_Data shown_

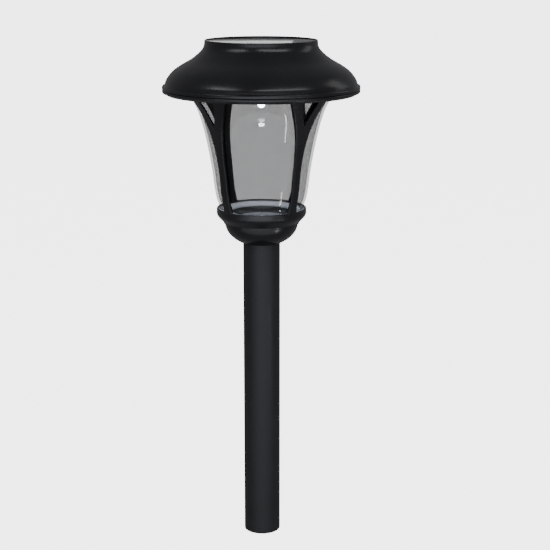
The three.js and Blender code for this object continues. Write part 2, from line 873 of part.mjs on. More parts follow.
function doorSolid() {
  const ear = block(
    doorScrewX - 2.4, doorScrewX + 2.4, doorY0 - 4.6, doorY0 + 1, doorFloor, plateZ - seat,
  );
  const panel = block(-doorX, doorX, doorY0, doorY1, doorFloor, plateTop - 0.6);
  const hole = moved(rod(smallScrewRadius + fit, plateZ - 3, plateZ + 1, 12), doorScrewX, doorScrewY);
  const grip = [];
  for (let i = 0; i < 4; i += 1) {
    const x = -doorX + 5 + 2.4 * i;
    grip.push(block(x, x + 1.2, batteryOffset - 4, batteryOffset + 4, doorFloor - 0.5, doorFloor + 0.1));
  }
  return joined(panel, ear, ...grip).subtract(hole);
}

place('battery_door', doorSolid(), finish.blackPlastic);

{
  const headHeight = 1;
  const upright = screw(smallScrewRadius, smallScrewHead, headHeight, 4).rotate([180, 0, 0]);
  place('door_screw', moved(upright, doorScrewX, doorScrewY, doorFloor - seat - headHeight), finish.steel);
}

// ---------------------------------------------------------------- circuit board and lamp

const leadX = 1.27;
const leadRadius = 0.3;
const ledFlangeZ = plateZ - ledDrop + 7.7;

function boardSolid() {
  const sheet = block(
    -boardLength / 2, boardLength / 2,
    -boardWidth / 2 - 1, boardWidth / 2 - 1,
    boardZ, boardZ + boardThickness,
  );
  const holes = [];
  for (const side of [-1, 1]) {
    holes.push(moved(rod(smallScrewRadius + fit, boardZ - 1, boardZ + 3, 12), side * postX, 0));
    holes.push(moved(rod(leadRadius + fit, boardZ - 1, boardZ + 3, 8), side * leadX, 0));
  }
  return lessEach(sheet, ...holes);
}

place('circuit_board', boardSolid(), finish.board);

for (const [name, side] of [['board_screw_1', -1], ['board_screw_2', 1]]) {
  const top = boardZ + boardThickness + seat + 1;
  const fastener = screw(smallScrewRadius, smallScrewHead, 1, boardThickness + 1.2);
  place(name, moved(fastener, side * postX, 0, top), finish.steel);
}

const boardTop = boardZ + boardThickness + seat;

place('control_chip', block(4, 9, -3.5, 0.5, boardTop, boardTop + 1.5), finish.rubber);
place('boost_coil', moved(rod(2.2, boardTop, boardTop + 4, 12), -7, -4), finish.innerPlastic);

function ledSolid() {
  const tip = plateZ - ledDrop;
  const profile = [P(0, tip)];
  for (let i = 1; i <= 5; i += 1) {
    const angle = (i * Math.PI) / 10;
    profile.push(P(ledRadius * Math.sin(angle), tip + ledRadius * (1 - Math.cos(angle))));
  }
  profile.push(P(ledRadius, ledFlangeZ));
  profile.push(P(ledRadius + 0.4, ledFlangeZ));
  profile.push(P(ledRadius + 0.4, ledFlangeZ + 1));
  profile.push(P(0, ledFlangeZ + 1));
  const lead = rod(leadRadius, ledFlangeZ + 0.5, boardZ + boardThickness + 0.8, 8);
  return joined(turned(profile, smallSteps), moved(lead, -leadX, 0), moved(lead, leadX, 0));
}

place('led_lamp', ledSolid(), finish.ledResin);

function bezelSolid() {
  // a stem that hangs from the plate and carries the lamp at its lower end
  const low = plateZ - bezelDrop;
  const bore = ledRadius + fit;
  const wide = ledRadius + 0.4 + fit;
  return turned(
    [
      P(bore, low),
      P(bezelRadius, low),
      P(bezelRadius + 0.9, plateZ - 3),
      P(bezelRadius + 3.4, plateZ - seat - 0.9),
      P(bezelRadius + 3.4, plateZ - seat),
      P(wide, plateZ - seat),
      P(wide, ledFlangeZ - seat),
      P(bore, ledFlangeZ - seat),
      P(bore, low),
    ],
    32,
  );
}

place('led_bezel', bezelSolid(), finish.innerPlastic);

// ---------------------------------------------------------------- switch

const knobFloor = plateTop + seat;

function switchBody() {
  const shell = block(-6, 6, -switchOffset - 3, -switchOffset + 3, knobFloor, knobFloor + 4.6);
  const slot = block(
    -knobSlot, knobSlot,
    -switchOffset - knobWidth / 2 - fit, -switchOffset + knobWidth / 2 + fit,
    knobFloor - 1, knobFloor + 2.4,
  );
  return shell.subtract(slot);
}

place('switch_body', switchBody(), finish.steel);

function knobSolid() {
  const left = -switchTravel / 2 - knobLength / 2;
  const right = left + knobLength;
  const y0 = -switchOffset - knobWidth / 2;
  const y1 = -switchOffset + knobWidth / 2;
  const stem = block(left, right, y0, y1, plateZ - 1.4, knobFloor + 2);
  const middle = (left + right) / 2;
  const groove = block(middle - 0.4, middle + 0.4, y0 - 1, y1 + 1, plateZ - 2, plateZ - 0.9);
  return stem.subtract(groove);
}

place('switch_knob', knobSolid(), finish.innerPlastic);

// ---------------------------------------------------------------- wires

const wireTop = deckZ - 2.6;
const solder = boardTop + wireRadius * 0.2;

place(
  'solar_wire_red',
  wire([
    [-1, -wireHoleOffset, deckZ - 0.6],
    [-1, -wireHoleOffset, wireTop - 2],
    [3.5, -10.5, wireTop - 9],
    [5, -7, solder + 5],
    [5, -7, solder],
  ]),
  finish.redWire,
);
place(
  'solar_wire_black',
  wire([
    [1.4, -wireHoleOffset - 1, deckZ - 0.6],
    [1.4, -wireHoleOffset - 1, wireTop - 2],
    [9, -12, wireTop - 9],
    [11, -7, solder + 5],
    [11, -7, solder],
  ]),
  finish.blackWire,
);
place(
  'battery_wire_red',
  wire([
    [boxX - boxWall - contactGap + 1.4, batteryOffset - 4, plateTop + boxHeight + 2.6],
    [24, doorY0 - 4, plateTop + boxHeight + 3.4],
    [16, 8, plateTop + boxHeight + 1],
    [12, 6, solder + 3],
    [12, 6, solder],
  ]),
  finish.redWire,
);
place(
  'battery_wire_black',
  wire([
    [-boxX + boxWall + contactGap - 1.4, batteryOffset - 4, plateTop + boxHeight + 2.6],
    [-24, doorY0 - 4, plateTop + boxHeight + 3.4],
    [-16, 8, plateTop + boxHeight + 1],
    [-12, 6, solder + 3],
    [-12, 6, solder],
  ]),
  finish.blackWire,
);

export default light;
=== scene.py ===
# %% [markdown]
# # A solar garden light
# A hat with a solar cell and the electronics stands on a clear lens in a cage of four forked
# ribs. Below come a bowl and a round pole, with the ground stake stowed inside.
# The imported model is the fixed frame: it gives the place and outer size of each piece, and
# the moving bodies. This lesson builds the finished surfaces around it, in metres.

import json
import math

import bmesh
import bpy
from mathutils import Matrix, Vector

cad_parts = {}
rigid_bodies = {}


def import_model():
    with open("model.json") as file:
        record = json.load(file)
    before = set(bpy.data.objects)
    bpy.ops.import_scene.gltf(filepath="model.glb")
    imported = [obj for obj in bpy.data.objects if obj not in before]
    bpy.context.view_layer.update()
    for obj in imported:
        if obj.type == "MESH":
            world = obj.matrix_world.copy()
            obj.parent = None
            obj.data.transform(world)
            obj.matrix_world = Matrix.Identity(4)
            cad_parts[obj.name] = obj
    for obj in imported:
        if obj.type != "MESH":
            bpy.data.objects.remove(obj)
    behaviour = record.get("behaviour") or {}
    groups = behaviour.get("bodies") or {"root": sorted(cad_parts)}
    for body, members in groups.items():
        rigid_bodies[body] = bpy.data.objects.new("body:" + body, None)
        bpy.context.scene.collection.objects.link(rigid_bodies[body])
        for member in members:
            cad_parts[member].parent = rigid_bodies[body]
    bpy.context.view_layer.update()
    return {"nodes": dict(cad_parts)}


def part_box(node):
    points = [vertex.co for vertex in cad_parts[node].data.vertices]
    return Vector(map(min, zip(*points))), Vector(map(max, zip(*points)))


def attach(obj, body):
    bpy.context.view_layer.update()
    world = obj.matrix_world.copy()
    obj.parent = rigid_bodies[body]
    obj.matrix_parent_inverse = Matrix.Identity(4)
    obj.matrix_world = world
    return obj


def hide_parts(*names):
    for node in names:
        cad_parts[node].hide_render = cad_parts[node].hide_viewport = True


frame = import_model()
nodes = frame["nodes"]
scene_objects = bpy.context.scene.collection.objects
MM = 0.001

# %% [markdown]
# ## Sizes
# The frame says where each piece is. What it can't say, such as a wall or a clearance, is
# named here once, in millimetres, as it is in the design.

# %% Read the levels from the frame


def low_z(node):
    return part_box(node)[0].z / MM


def high_z(node):
    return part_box(node)[1].z / MM


def radius_of(node):
    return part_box(node)[1].x / MM


# Gaps: a loose fit all round, and the hair under a piece that sits on another
FIT = 0.3
SEAT = 0.1
# The cage's two rings
BASE_RING_HEIGHT = 10.9
TOP_RING_HEIGHT = 3.2
# The lens: the radius of its foot and the width of its lip
LENS_FOOT_R = 29.1
LENS_LIP = 3.6
# Walls and floors
POLE_WALL = 1
BOWL_WALL = 1.6
LENS_WALL = 1.6
CUP_WALL = 1.2
CUP_FLOOR = 2
HAT_WALL = 1.8
HAT_DECK = 1.6
HAT_RIM_WALL = 1.4

pole_r = radius_of("pole")
pole_top = high_z("pole")
ring_low = low_z("cage")
ring_top = ring_low + BASE_RING_HEIGHT
top_ring_high = high_z("cage")
top_ring_low = top_ring_high - TOP_RING_HEIGHT
foot_z = low_z("lens")
lens_top = high_z("lens")
foot_r = LENS_FOOT_R
mouth_r = radius_of("lens") - LENS_LIP
flange_z = low_z("base_plate")
hat_low = low_z("hat_shell")
hat_top = high_z("hat_shell")
hat_r = radius_of("hat_shell")
rim_r = radius_of("solar_window") + FIT + HAT_RIM_WALL
deck_z = low_z("cell_backing") - SEAT
plate_z = high_z("led_bezel") + SEAT
print("hat", round(2 * hat_r, 1), "mm across,", round(hat_top, 1), "mm high")

# %% [markdown]
# ## Camera, light and floor
# A long lens from a little above gives the calm view of a shop picture. Two soft lights in
# front, a low one and light thrown up from the floor show the black plastic's shape by long
# highlights and not by hard spots. A side light and a card behind pick out its edges, and a
# narrow strip draws one bright line down the clear lens. The floor and the dome round it glow
# by themselves, so that the ground stays pale and even.

# %% Set up the camera
camera_data = bpy.data.cameras.new("camera")
camera_data.sensor_width = 36
camera_data.lens = 87.28
camera = bpy.data.objects.new("camera", camera_data)
camera.location = (0, -0.896, 0.409)
camera_tilt = math.radians(76.14)
camera_turn = math.radians(-0.5887)
camera.rotation_euler = (camera_tilt, 0, camera_turn)
scene_objects.link(camera)
bpy.context.scene.camera = camera
print("camera", tuple(round(v, 3) for v in camera.location))

# %% Set up the studio


def area_light(name, place, aim, size, power, tint=(1, 1, 1)):
    """A soft rectangle of light that the camera doesn't see."""
    data = bpy.data.lights.new(name, "AREA")
    data.shape = "RECTANGLE"
    data.size, data.size_y = size
    data.energy = power
    data.color = tint
    lamp = bpy.data.objects.new(name, data)
    lamp.location = place
    lamp.rotation_euler = (Vector(aim) - Vector(place)).to_track_quat("-Z", "Y").to_euler()
    lamp.visible_camera = False
    scene_objects.link(lamp)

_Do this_
Using the data above, repeat exactly the lines that begin at the line with "const wireTop = deckZ - 2.6;" and end at the line with "obj.parent = None", both ends included.

_Result_
const wireTop = deckZ - 2.6;
const solder = boardTop + wireRadius * 0.2;

place(
  'solar_wire_red',
  wire([
    [-1, -wireHoleOffset, deckZ - 0.6],
    [-1, -wireHoleOffset, wireTop - 2],
    [3.5, -10.5, wireTop - 9],
    [5, -7, solder + 5],
    [5, -7, solder],
  ]),
  finish.redWire,
);
place(
  'solar_wire_black',
  wire([
    [1.4, -wireHoleOffset - 1, deckZ - 0.6],
    [1.4, -wireHoleOffset - 1, wireTop - 2],
    [9, -12, wireTop - 9],
    [11, -7, solder + 5],
    [11, -7, solder],
  ]),
  finish.blackWire,
);
place(
  'battery_wire_red',
  wire([
    [boxX - boxWall - contactGap + 1.4, batteryOffset - 4, plateTop + boxHeight + 2.6],
    [24, doorY0 - 4, plateTop + boxHeight + 3.4],
    [16, 8, plateTop + boxHeight + 1],
    [12, 6, solder + 3],
    [12, 6, solder],
  ]),
  finish.redWire,
);
place(
  'battery_wire_black',
  wire([
    [-boxX + boxWall + contactGap - 1.4, batteryOffset - 4, plateTop + boxHeight + 2.6],
    [-24, doorY0 - 4, plateTop + boxHeight + 3.4],
    [-16, 8, plateTop + boxHeight + 1],
    [-12, 6, solder + 3],
    [-12, 6, solder],
  ]),
  finish.blackWire,
);

export default light;
=== scene.py ===
# %% [markdown]
# # A solar garden light
# A hat with a solar cell and the electronics stands on a clear lens in a cage of four forked
# ribs. Below come a bowl and a round pole, with the ground stake stowed inside.
# The imported model is the fixed frame: it gives the place and outer size of each piece, and
# the moving bodies. This lesson builds the finished surfaces around it, in metres.

import json
import math

import bmesh
import bpy
from mathutils import Matrix, Vector

cad_parts = {}
rigid_bodies = {}


def import_model():
    with open("model.json") as file:
        record = json.load(file)
    before = set(bpy.data.objects)
    bpy.ops.import_scene.gltf(filepath="model.glb")
    imported = [obj for obj in bpy.data.objects if obj not in before]
    bpy.context.view_layer.update()
    for obj in imported:
        if obj.type == "MESH":
            world = obj.matrix_world.copy()
            obj.parent = None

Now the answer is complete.